29. Send a thank you message and share recordings
After the conference, make sure to send words of gratitude to co-organizers, participants, presenters, and sponsors. You can also take the opportunity to share recordings of the different presentations if you have permission from the presenters to do so.
30. Ask for feedback
When reaching out to the attendees post-conference, take the opportunity to get some feedback. You can do that with a survey. Ask them to point out positive and negative aspects of their experience. This is a great tool to improve for your next time doing this.
- Surround yourself with the best possible team. From co-organizers to volunteers and service providers, trustworthy people that you can rely on and delegate to will make planning a much more pleasant experience.
- Communication is key. Keep all interested parties informed at all times about any change or development. Plan specific dates for monthly or weekly meetings with a predefined topic to discuss at each meeting. Use this checklist to plan those meetings.
- Any information you send out, through emails, social media posts, or that you publish on your conference website, should be very clear and verified.

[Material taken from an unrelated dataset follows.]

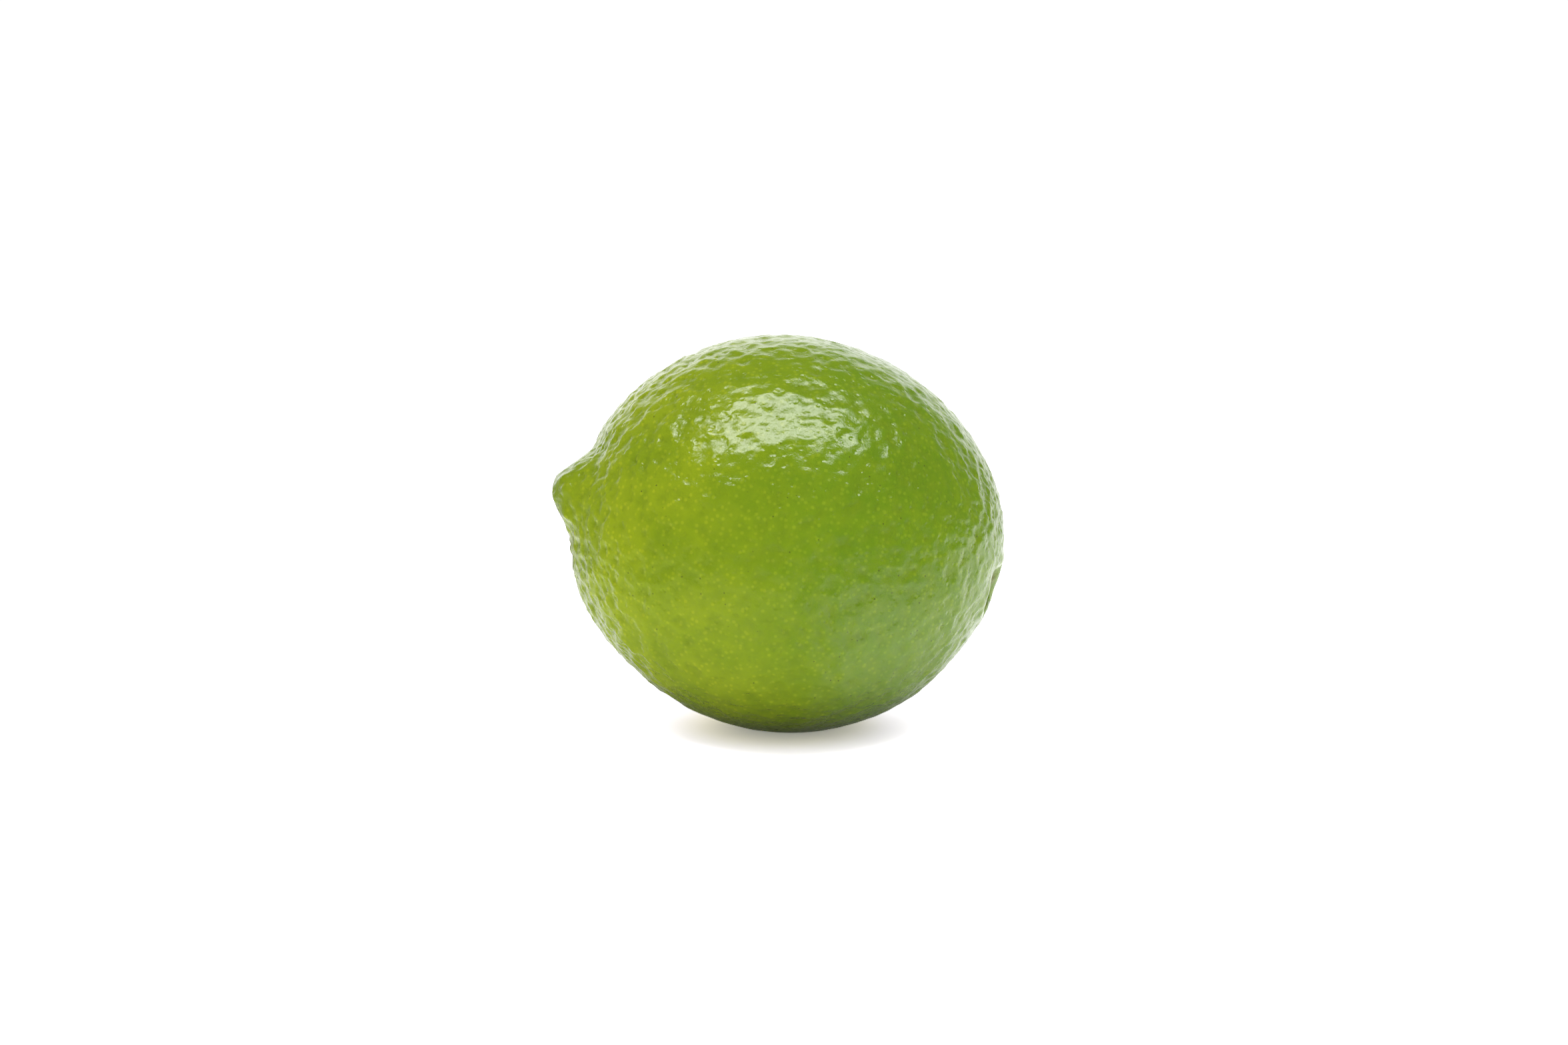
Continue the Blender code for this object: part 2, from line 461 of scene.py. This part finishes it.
def build_skin():
    """The fruit's fine skin, one closed mesh, laid down where the CAD solid lies."""
    across, up, number = folded_grid()
    directions = map_directions(across, up)
    own = directions @ lying()
    polar = np.arccos(np.clip(own[:, 2], -1.0, 1.0))
    polar = polar - END_GATHER * np.sin(2.0 * polar)
    turn = np.arctan2(own[:, 1], own[:, 0])
    bare = body_points(polar, turn)
    triangles, places = grid_triangles(number)
    normals = vertex_normals(bare, triangles)
    laid_bare = bare @ lying().T
    off_table = laid_bare[:, 2] - laid_bare[:, 2].min()
    relief = skin_relief(bare, turn, own) + style_scar(bare) + warts(bare)
    relief *= FOOT_RELIEF + (1.0 - FOOT_RELIEF) * ease(off_table, 0.0, FOOT_FADE)
    skin = bare + normals * relief[:, None]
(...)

Once something incorrect goes out, it can create a lot of confusion. Always have a second pair of eyes looking over everything.
- Ask for guidance. People with experience or past organizers might be able to connect you with venues, vendors and sponsors they have worked with before. They can also provide you with important tips.
- Have fun. Organizing a conference should be fun, don’t forget to keep a smile on your face and make it a pleasant experience for participants, but also for co-organizers and volunteers.
Planning a scientific conference is a big challenge. There will always be some hiccups, especially if it’s your first time, but even if you’re an experienced organizer. The best way to minimize this is by being meticulous with your planning. Start very early and give yourself firm deadlines along the way to make sure you’re moving in the right direction.